The accomplishment puts on firm footing physical conditions that contribute to the biodiversity seen in nature. It also shows a possible route around competitive exclusion, a concept that argues that two species battling for the same resources cannot stably coexist in an ecosystem unless they adopt different characteristics or strategies to reduce competition. The term was coined in 1932 by Soviet biologist Georgii Gause.
“This research addresses a longstanding question,” Ursell said. “If on the one hand competitive exclusion pushes a system to have a single dominant species, why do some environments have thousands of species coexisting in a limited environment? We offer a possible explanation that says it is the structure of the environment that allows that to be true.”
As the research continues, new design principles for a variety of devices, including medical implants, may emerge, said Ursell, a professor of physics and member of the UO’s Institute of Molecular Biology and Materials Science Institute.
“Let’s say you want to build a device that houses groups of different microbial species together. Our work suggests that one way to do that is to design variations in the physical structure that stabilize coexistence of those species,” Ursell said. “For instance, you might want evenly matched competitors. Structural modifications of the environment can help you do that. With such a device, you could push the ecology of the system in a desired direction.”
A possibility is an implant built to interact with a person’s gut microbiome and ensure a healthy and stable balance of microbes, said Ursell, who is a member of the UO’s META Center for Systems Biology, where scientists are seeking to understand such host-microbe systems and their role in human health.
The computer modeling was based on mathematical formulas long used to study predator-prey relationships. In this case, however, Ursell and Lowery, a postdoctoral researcher in the Institute of Molecular Biology, ran thousands of simulations. They modified the structure of the physical environment in each simulation and then measured ecosystem stability through time.
That let them explore relationships between population dynamics and spatial structures that occur in natural environments, like soils or the mammalian gut. In both two- and three-species systems, structures in the environment altered the competitive dynamics, but in different ways. First, they looked at two competing species and found that structure localized interactions so that coexistence was stable over time.
That type of change in the competitive landscape, he said, is not unlike how military forts in historical times effectively altered the interface of a conflict and allowed two competing groups to coexist, as long as a fort remained standing.
“There is an interplay between the competitive strength of the species and the physical structures in a given environment,” Ursell said. “When competition between species is unbalanced, the structure matters a lot for providing stability. Structure matters, and that has not been characterized (before).”
They also looked at three species competing by the rules of the children’s game rock-paper-scissors.

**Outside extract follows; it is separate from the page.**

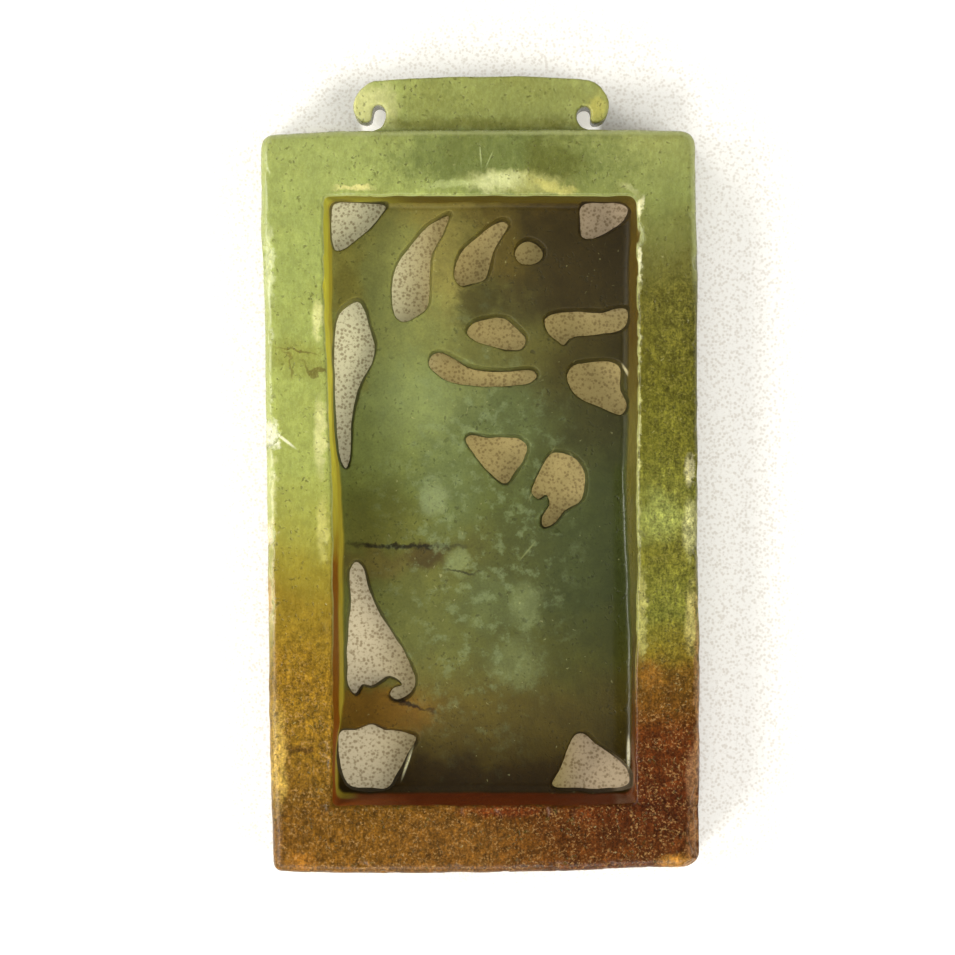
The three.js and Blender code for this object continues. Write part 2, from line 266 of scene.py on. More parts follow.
class Graph:
    """A short way to write a node tree."""

    def __init__(self, tree):
        self.tree = tree

    def node(self, kind, inputs, **settings):
        node = self.tree.nodes.new(kind)
        for name, value in settings.items():
            setattr(node, name, value)
        for key, value in inputs.items():
            if isinstance(value, bpy.types.NodeSocket):
                self.tree.links.new(value, node.inputs[key])
            else:
                node.inputs[key].default_value = value
        return node

    def math(self, operation, first, second=0.0, **settings):
        inputs = {0: first, 1: second}
        return self.node("ShaderNodeMath", inputs, operation=operation, **settings).outputs[0]

    def product(self, *factors):
        total = factors[0]
        for factor in factors[1:]:
            total = self.math("MULTIPLY", total, factor)
        return total

    def vector(self, operation, first, second=(0, 0, 0)):
        inputs = {0: first, 1: second}
        node = self.node("ShaderNodeVectorMath", inputs, operation=operation)
        return node.outputs["Value" if operation == "LENGTH" else "Vector"]

    def between(self, value, low, high, start=0.0, end=1.0):
        """From start to end as the value goes from low to high, smoothly."""
        inputs = {0: value, 1: low, 2: high, 3: start, 4: end}
        return self.node("ShaderNodeMapRange", inputs, interpolation_type="SMOOTHSTEP").outputs[0]

    def noise(self, point, scale, detail=3.0, roughness=0.55, output="Fac"):
        inputs = {"Vector": point, "Scale": scale, "Detail": detail, "Roughness": roughness}
        return self.node("ShaderNodeTexNoise", inputs).outputs[output]

    def mix(self, share, first, second, blend="MIX"):
        node = self.node("ShaderNodeMix", {}, data_type="RGBA", blend_type=blend)
        for key, value in ((0, share), (6, first), (7, second)):
            if isinstance(value, bpy.types.NodeSocket):
                self.tree.links.new(value, node.inputs[key])
            else:
                node.inputs[key].default_value = value
        return node.outputs[2]

    def split(self, position):
        return self.node("ShaderNodeSeparateXYZ", {0: position}).outputs

    def millimetres(self):
        """The object's own position, in millimetres."""
        point = self.vector("SCALE", self.node("ShaderNodeTexCoord", {}).outputs["Object"])
        point.node.inputs["Scale"].default_value = 1 / MM
        return point

    def warped(self, point, scale, amount):
        """The position pushed sideways by noise, up to about half the amount."""
        push = self.vector("SUBTRACT", self.noise(point, scale, 4.0, output="Color"), (0.5,) * 3)
        return self.vector("ADD", point, self.vector("MULTIPLY", push, (amount, amount, 0.0)))

    def mottled(self, share, colour, value, contrast):
        """The colour made lighter and darker by the value, around a half."""
        swing = self.math("MULTIPLY", self.math("SUBTRACT", value, 0.5), contrast)
        level = self.math("MAXIMUM", self.math("ADD", 1.0, swing), 0.05)
        grey = self.node("ShaderNodeCombineXYZ", {0: level, 1: level, 2: level}).outputs[0]
        return self.mix(share, colour, grey, "MULTIPLY")

    def dots(self, point, scale, radius, kept):
        """1 on scattered round dots, 0 elsewhere; kept is the share of the dots that show."""
        cells = self.node("ShaderNodeTexVoronoi", {"Vector": point, "Scale": scale}).outputs
        chance = self.node("ShaderNodeSeparateColor", {0: cells["Color"]}).outputs[0]
        disc = self.between(cells["Distance"], radius * 0.5, radius, 1.0, 0.0)
        return self.product(disc, self.math("LESS_THAN", chance, kept))

    def ramp(self, value, low, high, stops):
        """Colours at given values between low and high, with smooth steps between them."""
        share = self.math("DIVIDE", self.math("SUBTRACT", value, low), high - low)
        node = self.node("ShaderNodeValToRGB", {0: share})
        elements = node.color_ramp.elements
        while len(elements) < len(stops):
            elements.new(1.0)
        for element, (place, shade) in zip(elements, sorted(stops.items())):
            element.position = (place - low) / (high - low)
            element.color = shade
        return node.outputs[0]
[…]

Structure had a destabilizing effect, leading to a single dominant species.
Consider, he said, a scenario where species A can attack and kill species B, but species B cannot attack A. Species B can kill species C, which, in turn, can attack and kill species A. In the absence of spatial structure, a cycle ensues that allows all species to survive.
However, by introducing spatial structure, he said, that cycle was disrupted, destabilizing the entire system.
“Together, these findings strongly suggest that the physical structure of the environment can interact significantly with the specific nature of interspecies interactions within resident communities to affect stability and dynamics, and more generally indicate that physical attributes of the environment must be considered when assessing the stability of resident communities,” Ursell and Lowery concluded in their paper.
The National Institutes of Health and National Science Foundation supported the research. A lot of the simulations were done using Talapas, part of the UO’s supercomputing cluster. The researchers also did computations at the Aspen Center for Physics.
—By Jim Barlow, University Communications